Ketika aku menulis essay ini, aku terpikir untuk menuliskan kisahku mengenai kecintaanku terhadap buku-buku, khususnya buku karya Haruki Murakami.
Orang lain yang tidak mengerti mungkin akan sulit memahami mengapa ada seseorang yang sangat mencintai buku, orang yang rela menghabiskan uangnya di toko buku bukan di sebuah cafe atau pusat perbelanjaan non-buku. Mengapa ada orang yang menghabiskan waktu berjam-jam lamanya hanya untuk memutuskan buku mana yang ingin dibeli diantara sekian banyak buku yang diinginkan.

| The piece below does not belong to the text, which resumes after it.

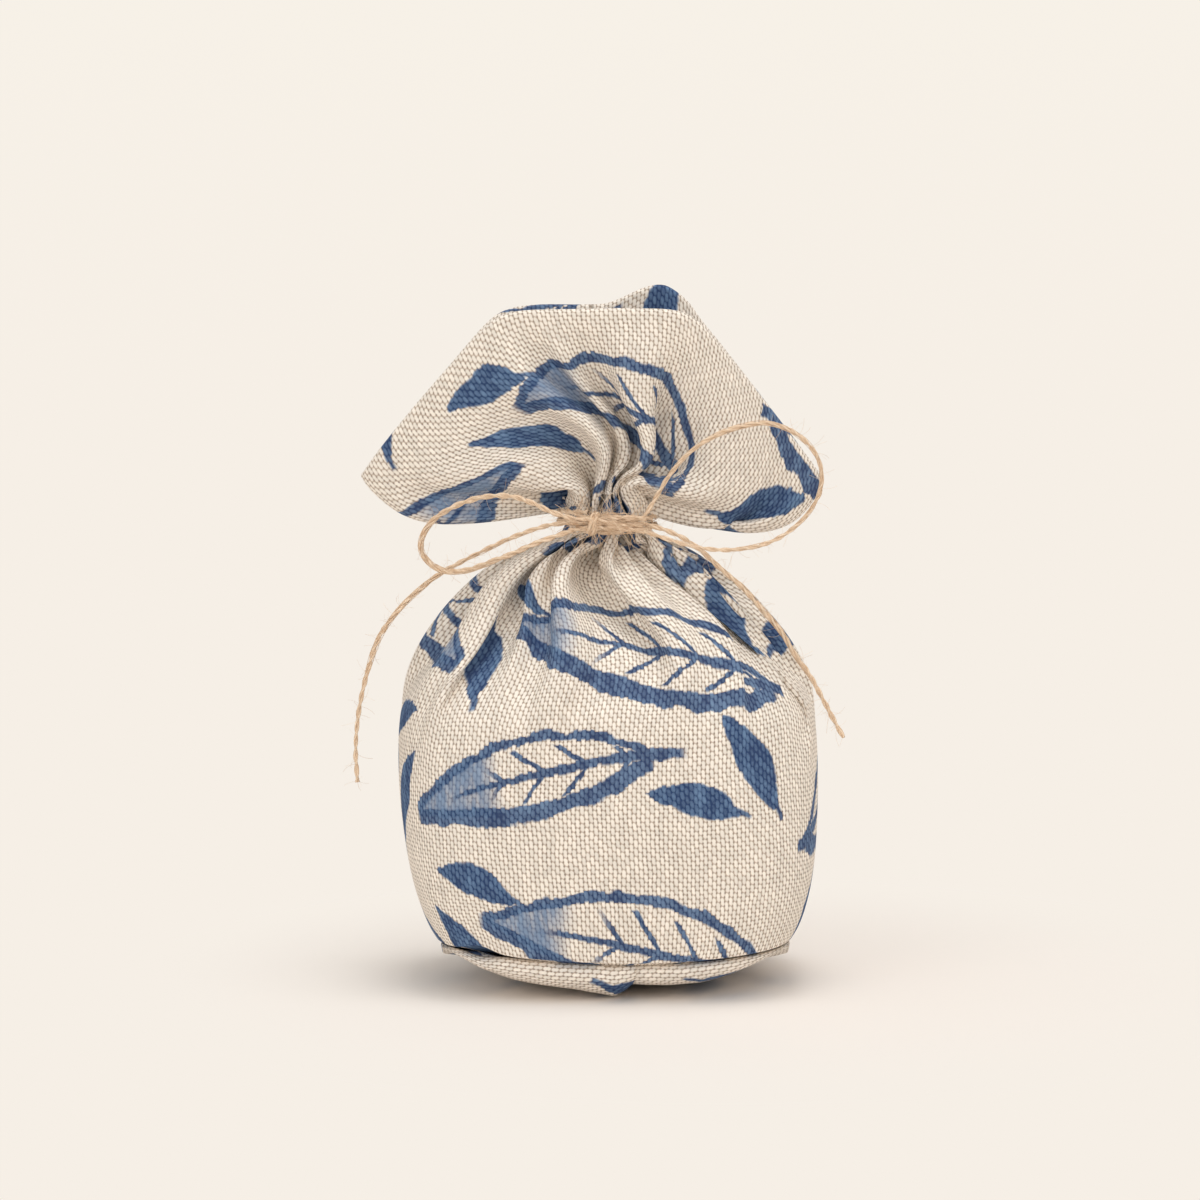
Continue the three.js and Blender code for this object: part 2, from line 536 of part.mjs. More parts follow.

Mengapa ada orang yang mau mengurung diri dalam ruang tertutup hanya untuk membaca sebuah buku yang sangat tebal tanpa ada ganguan sedikit pun. Yah, semua itu akan sulit dimengerti oleh orang-orang biasa yang tidak mengerti akan hakikat sebuah buku, oh tentu, aku pun juga manusia biasa. Haha.
Bagiku, bisa menghabiskan waktu dan uang untuk sebuah buku yang sangat kuinginkan adalah sebuah kebahagian yang patut kugapai. Tak peduli akan larangan dari orang tua yang melarangku untuk membeli buku terus-menerus, aku masih terus membeli buku secara diam-diam. Aku harap aku tidak menjadi anak durhaka hanya karena membeli sebuah buku. Haha.
Mengenai Murakami, aku langsung jatuh cinta pada karyanya begitu aku membaca Kafka On The Shore. Dia melebihi apa yang aku inginkan dalam bercerita. Meskipun pada awalnya aku sendiri merasa tidak memahami gaya penulisan Murakami karena imajinasinya yang nyeleneh membuat banyak hal-hal yang tidak masuk akal terjadi di dalam ceritanya, tapi hebatnya Murakami hal-hal tidak masuk akal itu bisa dijelaskan hingga masuk akal. Membaca buku ini membuatku tertantang untuk memahami garis tipis antara realitas dan yang bukan. Murakami mampu membuat suatu khayalan, pemikiran, bahkan mimpi menjadi sebuah kejadian yang nyata dan bermakna. Kekuatan paling utama dari novel ini ada pada dialognya yang bagus, kadang cerdas, kadang penuh perenungan, dan kadang lucu.
Berbekal dari pengalamanku dalam membaca Kafka On The Shore, aku jadi ingin membaca karya-karyanya yang lain. Dan ketika aku tahu kalau karyanya yang berjudul 1Q84 telah diterjemahkan ke dalam bahasa Indonesia, aku jadi ingin memilikinya. Sayangnya, begitu aku sampai di toko buku, aku harus memendam rasa ingin memilikinya karena harga yang terlalu mahal yakni melebihi tiga ratus ribu rupiah. Dan kuputuskan untuk menabung agar bisa membeli 1Q84.
Baru sebulan aku memutuskan untuk menabung agar bisa membeli buku Murakami, aku diberi tahu oleh temanku kalau ada toko buku yang menjual buku Murakami dengan harga murah, yakni sekitar dua ratus ribu rupiah atau lebih hemat sebanyak 37% dan tentu, tanpa berpikir panjang aku langsung membeli buku tersebut. Aku senang, akhirnya aku bisa memiliki 1Q84 tanpa perlu menunggu lebih lama lagi. Kini aku hanya perlu menabung untuk membeli karyanya yang lain yang berjudul Norwegian Wood.
...setiap orang memiliki bahagia kecilnya masing-masing. Dan bagiku, bahagia kecilku ada bersama buku-buku yang kuinginkan.
Bagiku, bahagia kecil adalah ketika aku bisa memiliki buku yang kuinginkan dan bisa membacanya dengan penuh khidmat. Mungkin rasa bahagia itu sama seperti ketika seorang pria bisa membeli jam tangan yang dia inginkan atau seorang wanita bisa membeli sepatu dan tas yang mereka inginkan dengan hasil jerih payah memerah keringat dalam mengumpulkan pundi-pundi rupiah. Dan tentu akan menjadi kebahagian tersendiri ketika mereka bisa memamerkan barang yang mereka miliki tersebut ke orang lain. Akupun begitu, hanya saja yang kupamerkan bukanlah barang-barang mewah seperti yang orang lain pamerkan dalam akun sosial mereka, yang kupamerkan hanyalah sebuah buku. Yup... hanya sebuah buku dan aku sudah bahagia hanya karena itu. Yah setiap orang memiliki bahagia kecilnya masing-masing. Dan bagiku, bahagia kecilku ada bersama buku-buku yang kuinginkan.